Data records:
········

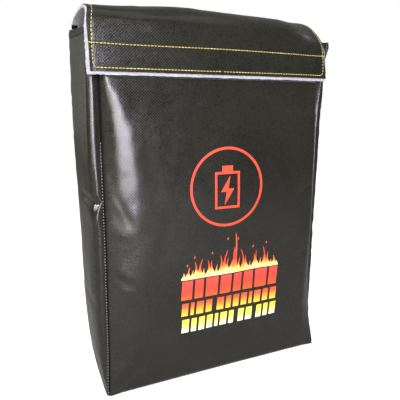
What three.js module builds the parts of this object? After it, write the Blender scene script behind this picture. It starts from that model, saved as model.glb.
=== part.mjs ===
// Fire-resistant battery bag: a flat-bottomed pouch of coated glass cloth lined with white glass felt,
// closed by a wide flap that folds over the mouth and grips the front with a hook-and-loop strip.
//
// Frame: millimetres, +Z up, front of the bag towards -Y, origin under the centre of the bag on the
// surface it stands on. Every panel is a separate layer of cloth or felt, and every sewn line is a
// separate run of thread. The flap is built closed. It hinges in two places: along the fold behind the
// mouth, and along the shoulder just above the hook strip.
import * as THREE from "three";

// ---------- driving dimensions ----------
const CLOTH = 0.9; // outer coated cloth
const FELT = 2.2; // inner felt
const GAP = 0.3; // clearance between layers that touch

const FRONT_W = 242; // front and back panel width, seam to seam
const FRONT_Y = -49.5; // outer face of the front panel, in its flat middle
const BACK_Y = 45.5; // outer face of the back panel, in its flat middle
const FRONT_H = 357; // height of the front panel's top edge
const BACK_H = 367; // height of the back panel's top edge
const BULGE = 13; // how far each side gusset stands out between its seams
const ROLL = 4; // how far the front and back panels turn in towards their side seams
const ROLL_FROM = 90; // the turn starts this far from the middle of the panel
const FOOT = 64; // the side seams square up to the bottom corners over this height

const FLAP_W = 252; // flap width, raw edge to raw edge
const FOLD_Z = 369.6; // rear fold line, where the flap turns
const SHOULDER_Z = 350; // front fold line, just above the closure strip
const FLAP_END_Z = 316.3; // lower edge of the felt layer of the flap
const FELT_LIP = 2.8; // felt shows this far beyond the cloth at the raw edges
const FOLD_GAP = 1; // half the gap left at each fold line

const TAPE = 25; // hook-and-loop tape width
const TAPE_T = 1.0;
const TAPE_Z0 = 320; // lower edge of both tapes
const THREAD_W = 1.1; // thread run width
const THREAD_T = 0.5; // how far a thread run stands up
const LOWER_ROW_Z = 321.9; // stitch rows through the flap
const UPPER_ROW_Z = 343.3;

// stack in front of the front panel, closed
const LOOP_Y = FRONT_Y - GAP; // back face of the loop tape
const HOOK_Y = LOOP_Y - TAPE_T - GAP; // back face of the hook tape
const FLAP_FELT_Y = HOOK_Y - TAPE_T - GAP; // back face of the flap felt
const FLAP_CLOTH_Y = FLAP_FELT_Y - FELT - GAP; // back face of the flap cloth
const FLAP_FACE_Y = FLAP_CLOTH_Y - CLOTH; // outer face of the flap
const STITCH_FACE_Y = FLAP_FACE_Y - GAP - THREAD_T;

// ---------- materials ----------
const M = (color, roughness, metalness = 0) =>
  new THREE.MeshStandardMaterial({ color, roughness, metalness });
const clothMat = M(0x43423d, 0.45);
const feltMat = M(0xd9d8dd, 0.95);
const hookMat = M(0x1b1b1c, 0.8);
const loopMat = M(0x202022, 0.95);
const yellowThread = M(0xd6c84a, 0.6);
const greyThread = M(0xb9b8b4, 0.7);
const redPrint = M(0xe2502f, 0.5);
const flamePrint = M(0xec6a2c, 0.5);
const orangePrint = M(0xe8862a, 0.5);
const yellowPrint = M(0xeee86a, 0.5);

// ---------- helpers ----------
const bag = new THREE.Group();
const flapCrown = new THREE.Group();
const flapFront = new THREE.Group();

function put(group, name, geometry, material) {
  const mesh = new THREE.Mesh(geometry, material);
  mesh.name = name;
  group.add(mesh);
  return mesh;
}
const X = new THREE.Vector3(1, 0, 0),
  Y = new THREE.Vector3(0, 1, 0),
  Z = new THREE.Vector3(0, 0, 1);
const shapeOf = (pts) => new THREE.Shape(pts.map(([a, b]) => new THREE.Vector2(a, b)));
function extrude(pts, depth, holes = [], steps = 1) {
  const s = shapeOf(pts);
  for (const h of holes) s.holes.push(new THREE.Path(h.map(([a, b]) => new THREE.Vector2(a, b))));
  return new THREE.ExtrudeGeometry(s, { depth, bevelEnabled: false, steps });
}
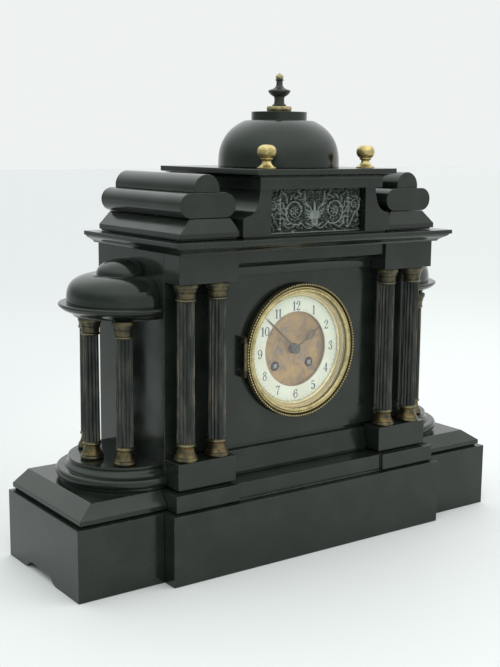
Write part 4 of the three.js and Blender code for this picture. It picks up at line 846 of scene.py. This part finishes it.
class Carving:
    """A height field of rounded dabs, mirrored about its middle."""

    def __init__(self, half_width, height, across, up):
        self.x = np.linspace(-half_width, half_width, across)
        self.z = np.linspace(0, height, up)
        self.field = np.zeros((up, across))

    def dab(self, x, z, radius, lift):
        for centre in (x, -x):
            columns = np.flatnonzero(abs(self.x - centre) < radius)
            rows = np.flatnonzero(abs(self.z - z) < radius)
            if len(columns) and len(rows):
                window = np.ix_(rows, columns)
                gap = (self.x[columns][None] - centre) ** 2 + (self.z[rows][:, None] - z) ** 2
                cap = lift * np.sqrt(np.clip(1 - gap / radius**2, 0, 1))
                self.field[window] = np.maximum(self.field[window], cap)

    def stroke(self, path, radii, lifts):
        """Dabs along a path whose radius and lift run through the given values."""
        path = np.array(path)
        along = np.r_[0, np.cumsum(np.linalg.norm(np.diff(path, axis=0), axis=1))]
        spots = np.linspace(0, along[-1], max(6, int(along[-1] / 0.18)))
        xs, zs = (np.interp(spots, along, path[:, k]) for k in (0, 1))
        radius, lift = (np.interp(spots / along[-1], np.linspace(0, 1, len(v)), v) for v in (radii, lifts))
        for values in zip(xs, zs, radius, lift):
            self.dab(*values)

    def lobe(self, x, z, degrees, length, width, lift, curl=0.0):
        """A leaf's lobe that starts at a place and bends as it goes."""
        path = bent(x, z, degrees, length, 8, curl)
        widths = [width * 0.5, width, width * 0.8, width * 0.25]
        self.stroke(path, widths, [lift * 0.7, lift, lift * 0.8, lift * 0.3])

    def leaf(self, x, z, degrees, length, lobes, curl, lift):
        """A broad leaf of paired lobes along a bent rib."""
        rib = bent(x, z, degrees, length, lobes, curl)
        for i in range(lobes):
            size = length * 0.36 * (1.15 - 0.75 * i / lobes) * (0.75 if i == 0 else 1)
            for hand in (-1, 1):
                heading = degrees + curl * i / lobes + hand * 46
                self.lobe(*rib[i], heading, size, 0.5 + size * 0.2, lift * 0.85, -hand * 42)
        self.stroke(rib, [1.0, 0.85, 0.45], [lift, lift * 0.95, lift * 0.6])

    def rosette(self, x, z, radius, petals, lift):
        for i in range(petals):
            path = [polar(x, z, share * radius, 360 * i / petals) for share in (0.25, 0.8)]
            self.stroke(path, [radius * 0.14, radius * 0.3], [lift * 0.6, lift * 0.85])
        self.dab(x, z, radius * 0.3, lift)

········

Written problem |
Take the entries above and copy them out exactly.

Result below |
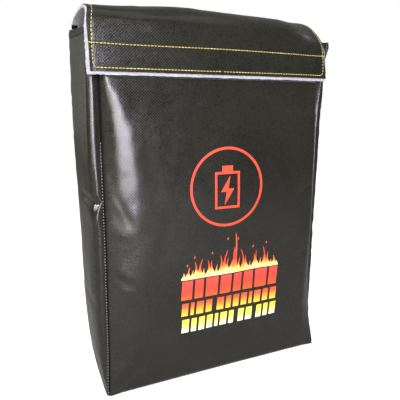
What three.js module builds the parts of this object? After it, write the Blender scene script behind this picture. It starts from that model, saved as model.glb.
=== part.mjs ===
// Fire-resistant battery bag: a flat-bottomed pouch of coated glass cloth lined with white glass felt,
// closed by a wide flap that folds over the mouth and grips the front with a hook-and-loop strip.
//
// Frame: millimetres, +Z up, front of the bag towards -Y, origin under the centre of the bag on the
// surface it stands on. Every panel is a separate layer of cloth or felt, and every sewn line is a
// separate run of thread. The flap is built closed. It hinges in two places: along the fold behind the
// mouth, and along the shoulder just above the hook strip.
import * as THREE from "three";

// ---------- driving dimensions ----------
const CLOTH = 0.9; // outer coated cloth
const FELT = 2.2; // inner felt
const GAP = 0.3; // clearance between layers that touch

const FRONT_W = 242; // front and back panel width, seam to seam
const FRONT_Y = -49.5; // outer face of the front panel, in its flat middle
const BACK_Y = 45.5; // outer face of the back panel, in its flat middle
const FRONT_H = 357; // height of the front panel's top edge
const BACK_H = 367; // height of the back panel's top edge
const BULGE = 13; // how far each side gusset stands out between its seams
const ROLL = 4; // how far the front and back panels turn in towards their side seams
const ROLL_FROM = 90; // the turn starts this far from the middle of the panel
const FOOT = 64; // the side seams square up to the bottom corners over this height

const FLAP_W = 252; // flap width, raw edge to raw edge
const FOLD_Z = 369.6; // rear fold line, where the flap turns
const SHOULDER_Z = 350; // front fold line, just above the closure strip
const FLAP_END_Z = 316.3; // lower edge of the felt layer of the flap
const FELT_LIP = 2.8; // felt shows this far beyond the cloth at the raw edges
const FOLD_GAP = 1; // half the gap left at each fold line

const TAPE = 25; // hook-and-loop tape width
const TAPE_T = 1.0;
const TAPE_Z0 = 320; // lower edge of both tapes
const THREAD_W = 1.1; // thread run width
const THREAD_T = 0.5; // how far a thread run stands up
const LOWER_ROW_Z = 321.9; // stitch rows through the flap
const UPPER_ROW_Z = 343.3;

// stack in front of the front panel, closed
const LOOP_Y = FRONT_Y - GAP; // back face of the loop tape
const HOOK_Y = LOOP_Y - TAPE_T - GAP; // back face of the hook tape
const FLAP_FELT_Y = HOOK_Y - TAPE_T - GAP; // back face of the flap felt
const FLAP_CLOTH_Y = FLAP_FELT_Y - FELT - GAP; // back face of the flap cloth
const FLAP_FACE_Y = FLAP_CLOTH_Y - CLOTH; // outer face of the flap
const STITCH_FACE_Y = FLAP_FACE_Y - GAP - THREAD_T;

// ---------- materials ----------
const M = (color, roughness, metalness = 0) =>
  new THREE.MeshStandardMaterial({ color, roughness, metalness });
const clothMat = M(0x43423d, 0.45);
const feltMat = M(0xd9d8dd, 0.95);
const hookMat = M(0x1b1b1c, 0.8);
const loopMat = M(0x202022, 0.95);
const yellowThread = M(0xd6c84a, 0.6);
const greyThread = M(0xb9b8b4, 0.7);
const redPrint = M(0xe2502f, 0.5);
const flamePrint = M(0xec6a2c, 0.5);
const orangePrint = M(0xe8862a, 0.5);
const yellowPrint = M(0xeee86a, 0.5);

// ---------- helpers ----------
const bag = new THREE.Group();
const flapCrown = new THREE.Group();
const flapFront = new THREE.Group();

function put(group, name, geometry, material) {
  const mesh = new THREE.Mesh(geometry, material);
  mesh.name = name;
  group.add(mesh);
  return mesh;
}
const X = new THREE.Vector3(1, 0, 0),
  Y = new THREE.Vector3(0, 1, 0),
  Z = new THREE.Vector3(0, 0, 1);
const shapeOf = (pts) => new THREE.Shape(pts.map(([a, b]) => new THREE.Vector2(a, b)));
function extrude(pts, depth, holes = [], steps = 1) {
  const s = shapeOf(pts);
  for (const h of holes) s.holes.push(new THREE.Path(h.map(([a, b]) => new THREE.Vector2(a, b))));
  return new THREE.ExtrudeGeometry(s, { depth, bevelEnabled: false, steps });
}
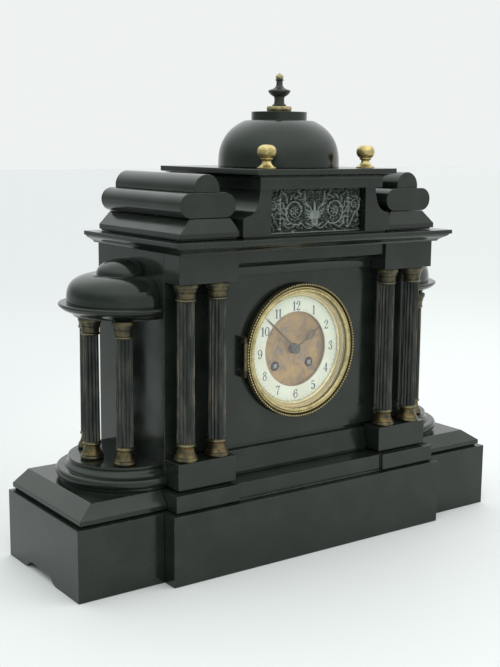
Write part 4 of the three.js and Blender code for this picture. It picks up at line 846 of scene.py. This part finishes it.
class Carving:
    """A height field of rounded dabs, mirrored about its middle."""

    def __init__(self, half_width, height, across, up):
        self.x = np.linspace(-half_width, half_width, across)
        self.z = np.linspace(0, height, up)
        self.field = np.zeros((up, across))

    def dab(self, x, z, radius, lift):
        for centre in (x, -x):
            columns = np.flatnonzero(abs(self.x - centre) < radius)
            rows = np.flatnonzero(abs(self.z - z) < radius)
            if len(columns) and len(rows):
                window = np.ix_(rows, columns)
                gap = (self.x[columns][None] - centre) ** 2 + (self.z[rows][:, None] - z) ** 2
                cap = lift * np.sqrt(np.clip(1 - gap / radius**2, 0, 1))
                self.field[window] = np.maximum(self.field[window], cap)

    def stroke(self, path, radii, lifts):
        """Dabs along a path whose radius and lift run through the given values."""
        path = np.array(path)
        along = np.r_[0, np.cumsum(np.linalg.norm(np.diff(path, axis=0), axis=1))]
        spots = np.linspace(0, along[-1], max(6, int(along[-1] / 0.18)))
        xs, zs = (np.interp(spots, along, path[:, k]) for k in (0, 1))
        radius, lift = (np.interp(spots / along[-1], np.linspace(0, 1, len(v)), v) for v in (radii, lifts))
        for values in zip(xs, zs, radius, lift):
            self.dab(*values)

    def lobe(self, x, z, degrees, length, width, lift, curl=0.0):
        """A leaf's lobe that starts at a place and bends as it goes."""
        path = bent(x, z, degrees, length, 8, curl)
        widths = [width * 0.5, width, width * 0.8, width * 0.25]
        self.stroke(path, widths, [lift * 0.7, lift, lift * 0.8, lift * 0.3])

    def leaf(self, x, z, degrees, length, lobes, curl, lift):
        """A broad leaf of paired lobes along a bent rib."""
        rib = bent(x, z, degrees, length, lobes, curl)
        for i in range(lobes):
            size = length * 0.36 * (1.15 - 0.75 * i / lobes) * (0.75 if i == 0 else 1)
            for hand in (-1, 1):
                heading = degrees + curl * i / lobes + hand * 46
                self.lobe(*rib[i], heading, size, 0.5 + size * 0.2, lift * 0.85, -hand * 42)
        self.stroke(rib, [1.0, 0.85, 0.45], [lift, lift * 0.95, lift * 0.6])

    def rosette(self, x, z, radius, petals, lift):
        for i in range(petals):
            path = [polar(x, z, share * radius, 360 * i / petals) for share in (0.25, 0.8)]
            self.stroke(path, [radius * 0.14, radius * 0.3], [lift * 0.6, lift * 0.85])
        self.dab(x, z, radius * 0.3, lift)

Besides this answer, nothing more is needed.